The carmaker, which established the direct sales model globally, tracks the effectiveness and efficiency of its 2,800 sales representatives in each of its 314 stores in China on an hourly basis, evaluating their ability to convince prospective customers to visit the stores, schedule test drives, and place orders, according to the three individuals.
They chose not to reveal their identity since such information is considered secret and has not been previously disclosed regarding its China sales strategy. An inquiry for comment from Tesla was not answered.
According to the people, the company's pricing strategy is informed by this real-time data collecting, which enables it to affect demand for specific model versions and led to seven price increases and three decreases in China last year.
Based on the costs and availability of raw materials, the business can then create cost-effective production schedules.
According to one of the people, it treats its employees like Meituan (3690.HK), a massive Chinese meal delivery company that tracks delivery timings down to the minute and second.
The source further stated that Tesla salespeople who were deemed to have not been engaged enough were fired that same day.
The company recruits employees from industries like English tutoring and insurance known for aggressive sales tactics by offering a base salary higher than EV competitors and allowing the best performers to earn up to 30,000 yuan ($4,203.56) a month including bonuses, the people said.
With its 3,400 locations, BYD approaches dealerships in a more traditional manner and offers plug-in hybrids in addition to battery electric vehicles. In order for dealers to meet a 3 million unit global sales target in 2023, the company offered awards of up to 2 billion yuan ($279.52 million).
An inquiry for more information was not answered by BYD.
Given its superiority in products, technology, and reputation, Yale Zhang, managing director of Shanghai-based consultancy Automotive Foresight, stated that Tesla's success with its economical and successful direct sales model was difficult to replicate.

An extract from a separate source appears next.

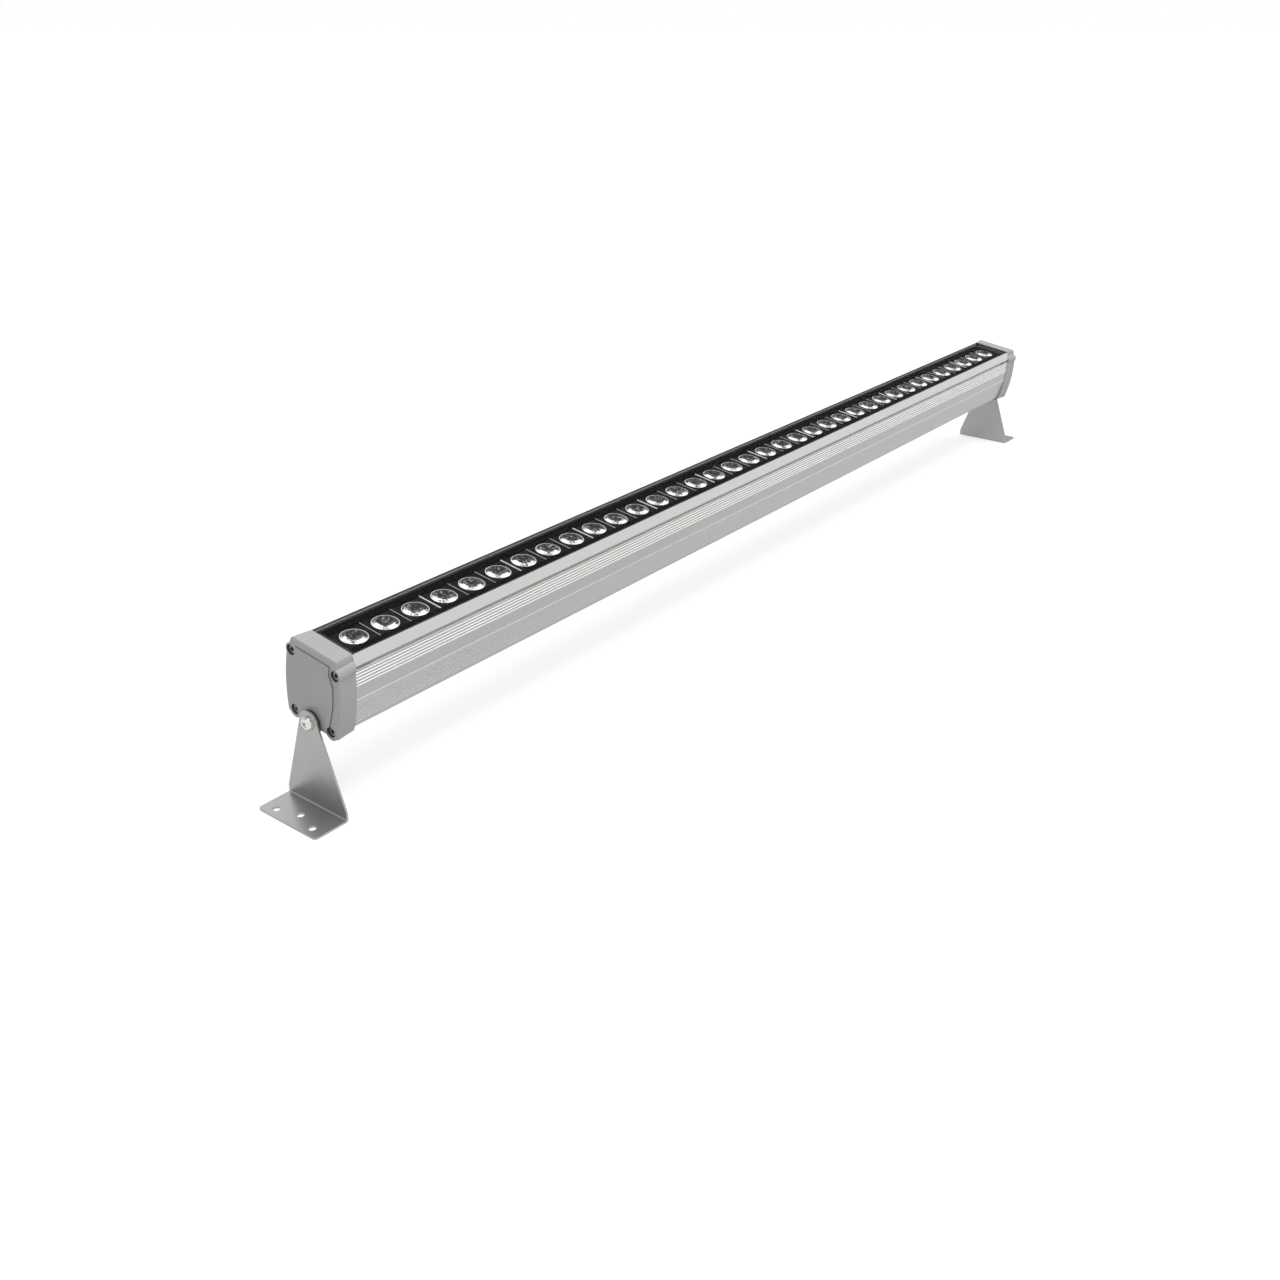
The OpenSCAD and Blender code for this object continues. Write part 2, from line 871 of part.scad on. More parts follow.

After originally following Tesla into establishing direct sales networks, the smaller EV competitor of the American manufacturer, Xpeng, has been modifying its sales approach.
However, Zhang said that it is still unknown if Tesla will be able to maintain its sales efficiency as its model portfolio ages, particularly as it moves into lower-class cities and towns where Chinese brands are more prevalent among dealers.
Tesla's flagship showroom in Beijing, which had been open until 2022, was closed. In Guangzhou, it closed four outlets in the latter quarter of 2023.
As per CMBI, per-store car sales in second-tier cities like Chengdu and Tianjin average 163 each month, which is greater than in first- and third-tier cities. These cities are where it has been growing. In 2023, Tesla added over 30 new locations in tier-two cities, an almost 20% rise.
Even if Tesla's sales efficiency has surpassed that of its competitors, analysts have warned that the company is facing increasing challenges due to fierce competition.
"Boasting about efficiency is a way of building up a smokescreen to explain away the fact that they're not growing at the rate of some of their competitors," Automobility's Russo said.
Production capacity restrictions at Tesla's largest facility worldwide, in Shanghai, which can produce 1.1 million cars annually, will hinder any attempt by the company to overtake BYD in total sales.
Despite Tesla's indications of intent to grow the factory, the strategy is still dependent on Chinese regulators' approval, who are hesitant to allow the addition of additional EV manufacturing facilities in the face of a glut of available capacity.
The business intends to develop a new plant in Mexico in addition to expanding existing Berlin facility. However, BYD has been much more active, constructing EV facilities with an annual capacity of over 4 million units in nine Chinese cities in addition to new operations abroad.
As of late March, Tom Zhu, the company's global production leader, stated that Tesla could produce two million cars annually.
According to CMBI analysts, as rivals rush to decrease the price of their new EVs, Tesla may be forced to concentrate further more on margin improvement in 2024 as a result of the widening gap with BYD. This may involve price increases on redesigned models and more growth into lower-class Chinese cities.